**YOUR INSTRUCTIONS:** Scan the following material for the string "axes" and copy each line in which it appears.

------

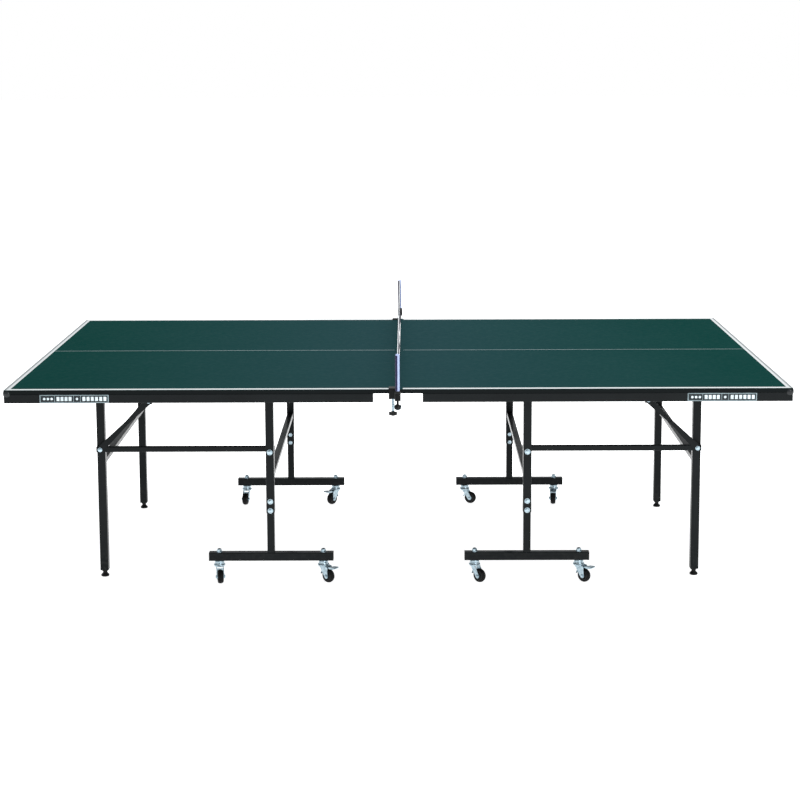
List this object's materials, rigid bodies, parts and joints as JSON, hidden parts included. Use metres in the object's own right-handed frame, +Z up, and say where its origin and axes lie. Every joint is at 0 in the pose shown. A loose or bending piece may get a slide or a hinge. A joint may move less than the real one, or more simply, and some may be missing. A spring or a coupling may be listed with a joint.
{
  "type": "ping pong table",
  "caption": "Full-size folding table tennis table: green boards on a charcoal steel frame, outer legs that swing in, castored T feet and a clamped net on posts.",
  "frame": {"origin": "on the floor, under the middle of the net", "axes": "+X along the table towards the right half, +Y across it to the back, +Z up"},
  "size_m": [2.747, 1.851, 0.9125],
  "materials": {
    "playing_board": "matt dark green lacquer on particle board, white lines",
    "frame_paint": "charcoal powder coat, semi-gloss",
    "zinc": "bright zinc plate",
    "black_plastic": "moulded, fine grain",
    "foot_plastic": "moulded foot on a steel stud",
    "castor_tyre": "black tyre on a plastic hub",
    "net_fabric": "knotted dark blue netting with a white top tape",
    "post_paint": "blue gloss enamel",
    "clamp_paint": "black enamel"
  },
  "bodies": {
    "base_left": {"posts_left": "frame_paint", "foot_bars_left": "frame_paint", "foot_plugs_left": "black_plastic", "base_bolts_left": "zinc"},
    "top_left": {"board_left": "playing_board", "rails_left": "frame_paint", "brackets_left": "frame_paint", "pivot_bolts_left": "zinc", "trim_left": "black_plastic", "net": "net_fabric", "net_posts": "post_paint", "net_clamps": "clamp_paint"},
    "legs_left": {"legs_left": "frame_paint", "leg_bolts_left": "zinc"},
    "links_left": {"link_bars_left": "frame_paint"},
    "brace_lower_left": {"brace_lower_left": "frame_paint"},
    "brace_upper_left": {"brace_upper_left": "frame_paint"},
    "leveller_left_front": {"leveller_left_front": "foot_plastic"},
    "castor_left_front_outer": {"castor_fork_left_front_outer": "zinc"},
    "wheel_left_front_outer": {"castor_wheel_left_front_outer": "castor_tyre"},
    "castor_left_front_inner": {"castor_fork_left_front_inner": "zinc"},
    "wheel_left_front_inner": {"castor_wheel_left_front_inner": "castor_tyre"},
    "pedal_left_front_inner": {"brake_pedal_left_front_inner": "black_plastic"},
    "leveller_left_back": {"leveller_left_back": "foot_plastic"},
    "castor_left_back_outer": {"castor_fork_left_back_outer": "zinc"},
    "wheel_left_back_outer": {"castor_wheel_left_back_outer": "castor_tyre"},
    "castor_left_back_inner": {"castor_fork_left_back_inner": "zinc"},
    "wheel_left_back_inner": {"castor_wheel_left_back_inner": "castor_tyre"},
    "pedal_left_back_inner": {"brake_pedal_left_back_inner": "black_plastic"},
    "base_right": {"posts_right": "frame_paint", "foot_bars_right": "frame_paint", "foot_plugs_right": "black_plastic", "base_bolts_right": "zinc"},
    "top_right": {"board_right": "playing_board", "rails_right": "frame_paint", "brackets_right": "frame_paint", "pivot_bolts_right": "zinc", "trim_right": "black_plastic"},
    "legs_right": {"legs_right": "frame_paint", "leg_bolts_right": "zinc"},
    "links_right": {"link_bars_right": "frame_paint"},
    "brace_lower_right": {"brace_lower_right": "frame_paint"},
    "brace_upper_right": {"brace_upper_right": "frame_paint"},
    "leveller_right_front": {"leveller_right_front": "foot_plastic"},
    "castor_right_front_outer": {"castor_fork_right_front_outer": "zinc"},
    "wheel_right_front_outer": {"castor_wheel_right_front_outer": "castor_tyre"},
    "pedal_right_front_outer": {"brake_pedal_right_front_outer": "black_plastic"},
    "castor_right_front_inner": {"castor_fork_right_front_inner": "zinc"},
    "wheel_right_front_inner": {"castor_wheel_right_front_inner": "castor_tyre"},
    "leveller_right_back": {"leveller_right_back": "foot_plastic"},
    "castor_right_back_outer": {"castor_fork_right_back_outer": "zinc"},
    "wheel_right_back_outer": {"castor_wheel_right_back_outer": "castor_tyre"},
    "pedal_right_back_outer": {"brake_pedal_right_back_outer": "black_plastic"},
    "castor_right_back_inner": {"castor_fork_right_back_inner": "zinc"},
    "wheel_right_back_inner": {"castor_wheel_right_back_inner": "castor_tyre"},
    "clamp_screw_front": {"clamp_screw_front": "zinc"},
    "clamp_knob_front": {"clamp_knob_front": "black_plastic"},
    "clamp_screw_back": {"clamp_screw_back": "zinc"},
    "clamp_knob_back": {"clamp_knob_back": "black_plastic"}
  },
  "joints": [
    {"name": "fold_left", "type": "hinge", "parent": "base_left", "child": "top_left", "pos_m": [-0.466, 0, 0.694], "axis": [0, 1, 0], "range_deg": [0, 90], "deforming": ["net"]},
    {"name": "leg_swing_left", "type": "hinge", "parent": "top_left", "child": "legs_left", "pos_m": [-1.088, 0, 0.694], "axis": [0, 1, 0], "range_deg": [-90, 0]},
    {"name": "link_swing_left", "type": "hinge", "parent": "base_left", "child": "links_left", "pos_m": [-0.466, 0, 0.485], "axis": [0, 1, 0], "range_deg": [0, 90]},
    {"name": "brace_upper_fold_left", "type": "hinge", "parent": "top_left", "child": "brace_upper_left", "pos_m": [-0.905, 0, 0.668], "axis": [0, 1, 0], "range_deg": [0, 61.76]},
    {"name": "brace_lower_fold_left", "type": "hinge", "parent": "legs_left", "child": "brace_lower_left", "pos_m": [-1.088, 0, 0.485], "axis": [0, 1, 0], "range_deg": [-41.62, 0]},
    {"name": "leveller_left_front_turn", "type": "hinge", "parent": "legs_left", "child": "leveller_left_front", "pos_m": [-1.088, -0.465, 0], "axis": [0, 0, 1], "continuous": true},
    {"name": "swivel_left_front_outer", "type": "hinge", "parent": "base_left", "child": "castor_left_front_outer", "pos_m": [-0.656, -0.533, 0.065], "axis": [0, 0, 1], "continuous": true},
    {"name": "spin_left_front_outer", "type": "hinge", "parent": "castor_left_front_outer", "child": "wheel_left_front_outer", "pos_m": [-0.6508, -0.55745, 0.025], "axis": [-0.9781, -0.2079, 0], "continuous": true},
    {"name": "swivel_left_front_inner", "type": "hinge", "parent": "base_left", "child": "castor_left_front_inner", "pos_m": [-0.276, -0.533, 0.065], "axis": [0, 0, 1], "continuous": true},
    {"name": "spin_left_front_inner", "type": "hinge", "parent": "castor_left_front_inner", "child": "wheel_left_front_inner", "pos_m": [-0.25742, -0.54973, 0.025], "axis": [-0.6691, -0.7431, 0], "continuous": true},
    {"name": "brake_left_front_inner", "type": "hinge", "parent": "castor_left_front_inner", "child": "pedal_left_front_inner", "pos_m": [-0.25816, -0.54906, 0.056], "axis": [0.6691, 0.7431, 0], "range_deg": [0, 14]},
    {"name": "leveller_left_back_turn", "type": "hinge", "parent": "legs_left", "child": "leveller_left_back", "pos_m": [-1.088, 0.465, 0], "axis": [0, 0, 1], "continuous": true},
    {"name": "swivel_left_back_outer", "type": "hinge", "parent": "base_left", "child": "castor_left_back_outer", "pos_m": [-0.656, 0.533, 0.065], "axis": [0, 0, 1], "continuous": true},
    {"name": "spin_left_back_outer", "type": "hinge", "parent": "castor_left_back_outer", "child": "wheel_left_back_outer", "pos_m": [-0.66034, 0.50838, 0.025], "axis": [-0.9848, 0.1736, 0], "continuous": true},
    {"name": "swivel_left_back_inner", "type": "hinge", "parent": "base_left", "child": "castor_left_back_inner", "pos_m": [-0.276, 0.533, 0.065], "axis": [0, 0, 1], "continuous": true},
    {"name": "spin_left_back_inner", "type": "hinge", "parent": "castor_left_back_inner", "child": "wheel_left_back_inner", "pos_m": [-0.29139, 0.5133, 0.025], "axis": [-0.788, 0.6157, 0], "continuous": true},
    {"name": "brake_left_back_inner", "type": "hinge", "parent": "castor_left_back_inner", "child": "pedal_left_back_inner", "pos_m": [-0.29078, 0.51409, 0.056], "axis": [0.788, -0.6157, 0], "range_deg": [0, 14]},
    {"name": "roll_apart", "type": "slide", "parent": "base_left", "child": "base_right", "axis": [1, 0, 0], "range_m": [0, 0.6]},
    {"name": "fold_right", "type": "hinge", "parent": "base_right", "child": "top_right", "pos_m": [0.466, 0, 0.694], "axis": [0, -1, 0], "range_deg": [0, 90]},
    {"name": "leg_swing_right", "type": "hinge", "parent": "top_right", "child": "legs_right", "pos_m": [1.088, 0, 0.694], "axis": [0, -1, 0], "range_deg": [-90, 0]},
    {"name": "link_swing_right", "type": "hinge", "parent": "base_right", "child": "links_right", "pos_m": [0.466, 0, 0.485], "axis": [0, -1, 0], "range_deg": [0, 90]},
    {"name": "brace_upper_fold_right", "type": "hinge", "parent": "top_right", "child": "brace_upper_right", "pos_m": [0.905, 0, 0.668], "axis": [0, -1, 0], "range_deg": [0, 61.76]},
    {"name": "brace_lower_fold_right", "type": "hinge", "parent": "legs_right", "child": "brace_lower_right", "pos_m": [1.088, 0, 0.485], "axis": [0, -1, 0], "range_deg": [-41.62, 0]},
    {"name": "leveller_right_front_turn", "type": "hinge", "parent": "legs_right", "child": "leveller_right_front", "pos_m": [1.088, -0.465, 0], "axis": [0, 0, 1], "continuous": true},
    {"name": "swivel_right_front_outer", "type": "hinge", "parent": "base_right", "child": "castor_right_front_outer", "pos_m": [0.656, -0.533, 0.065], "axis": [0, 0, 1], "continuous": true},
    {"name": "spin_right_front_outer", "type": "hinge", "parent": "castor_right_front_outer", "child": "wheel_right_front_outer", "pos_m": [0.67458, -0.54973, 0.025], "axis": [-0.6691, -0.7431, 0], "continuous": true},
    {"name": "brake_right_front_outer", "type": "hinge", "parent": "castor_right_front_outer", "child": "pedal_right_front_outer", "pos_m": [0.67384, -0.54906, 0.056], "axis": [0.6691, 0.7431, 0], "range_deg": [0, 14]},
    {"name": "swivel_right_front_inner", "type": "hinge", "parent": "base_right", "child": "castor_right_front_inner", "pos_m": [0.276, -0.533, 0.065], "axis": [0, 0, 1], "continuous": true},
    {"name": "spin_right_front_inner", "type": "hinge", "parent": "castor_right_front_inner", "child": "wheel_right_front_inner", "pos_m": [0.29368, -0.55068, 0.025], "axis": [-0.7071, -0.7071, 0], "continuous": true},
    {"name": "leveller_right_back_turn", "type": "hinge", "parent": "legs_right", "child": "leveller_right_back", "pos_m": [1.088, 0.465, 0], "axis": [0, 0, 1], "continuous": true},
    {"name": "swivel_right_back_outer", "type": "hinge", "parent": "base_right", "child": "castor_right_back_outer", "pos_m": [0.656, 0.533, 0.065], "axis": [0, 0, 1], "continuous": true},
    {"name": "spin_right_back_outer", "type": "hinge", "parent": "castor_right_back_outer", "child": "wheel_right_back_outer", "pos_m": [0.65252, 0.50824, 0.025], "axis": [-0.9903, 0.1392, 0], "continuous": true},
    {"name": "brake_right_back_outer", "type": "hinge", "parent": "castor_right_back_outer", "child": "pedal_right_back_outer", "pos_m": [0.65266, 0.50923, 0.056], "axis": [0.9903, -0.1392, 0], "range_deg": [0, 14]},
    {"name": "swivel_right_back_inner", "type": "hinge", "parent": "base_right", "child": "castor_right_back_inner", "pos_m": [0.276, 0.533, 0.065], "axis": [0, 0, 1], "continuous": true},
    {"name": "spin_right_back_inner", "type": "hinge", "parent": "castor_right_back_inner", "child": "wheel_right_back_inner", "pos_m": [0.29949, 0.52445, 0.025], "axis": [-0.342, -0.9397, 0], "continuous": true},
    {"name": "clamp_travel_front", "type": "slide", "parent": "top_left", "child": "clamp_screw_front", "axis": [0, 0, 1], "range_m": [-0.0075, 0]},
    {"name": "clamp_turn_front", "type": "hinge", "parent": "clamp_screw_front", "child": "clamp_knob_front", "pos_m": [-0.0175, -0.745, 0.7], "axis": [0, 0, 1], "range_deg": [0, 2160]},
    {"name": "clamp_travel_back", "type": "slide", "parent": "top_left", "child": "clamp_screw_back", "axis": [0, 0, 1], "range_m": [-0.0075, 0]},
    {"name": "clamp_turn_back", "type": "hinge", "parent": "clamp_screw_back", "child": "clamp_knob_back", "pos_m": [-0.0175, 0.745, 0.7], "axis": [0, 0, 1], "range_deg": [0, 2160]}
  ],
  "couplings": [
    {"joint": "leg_swing_left", "follows": "fold_left", "ratio": -1},
    {"joint": "link_swing_left", "follows": "fold_left", "ratio": 1},
    {"joint": "brace_upper_fold_left", "follows": "fold_left", "ratio": 0.68618},
    {"joint": "brace_lower_fold_left", "follows": "fold_left", "ratio": -0.46246},
    {"joint": "leg_swing_right", "follows": "fold_right", "ratio": -1},
    {"joint": "link_swing_right", "follows": "fold_right", "ratio": 1},
    {"joint": "brace_upper_fold_right", "follows": "fold_right", "ratio": 0.68618},
    {"joint": "brace_lower_fold_right", "follows": "fold_right", "ratio": -0.46246},
    {"joint": "clamp_turn_front", "follows": "clamp_travel_front", "rad_per_m": -5026.5},
    {"joint": "clamp_turn_back", "follows": "clamp_travel_back", "rad_per_m": -5026.5}
  ]
}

------

**SOLUTION:**
List this object's materials, rigid bodies, parts and joints as JSON, hidden parts included. Use metres in the object's own right-handed frame, +Z up, and say where its origin and axes lie. Every joint is at 0 in the pose shown. A loose or bending piece may get a slide or a hinge. A joint may move less than the real one, or more simply, and some may be missing. A spring or a coupling may be listed with a joint.
  "frame": {"origin": "on the floor, under the middle of the net", "axes": "+X along the table towards the right half, +Y across it to the back, +Z up"},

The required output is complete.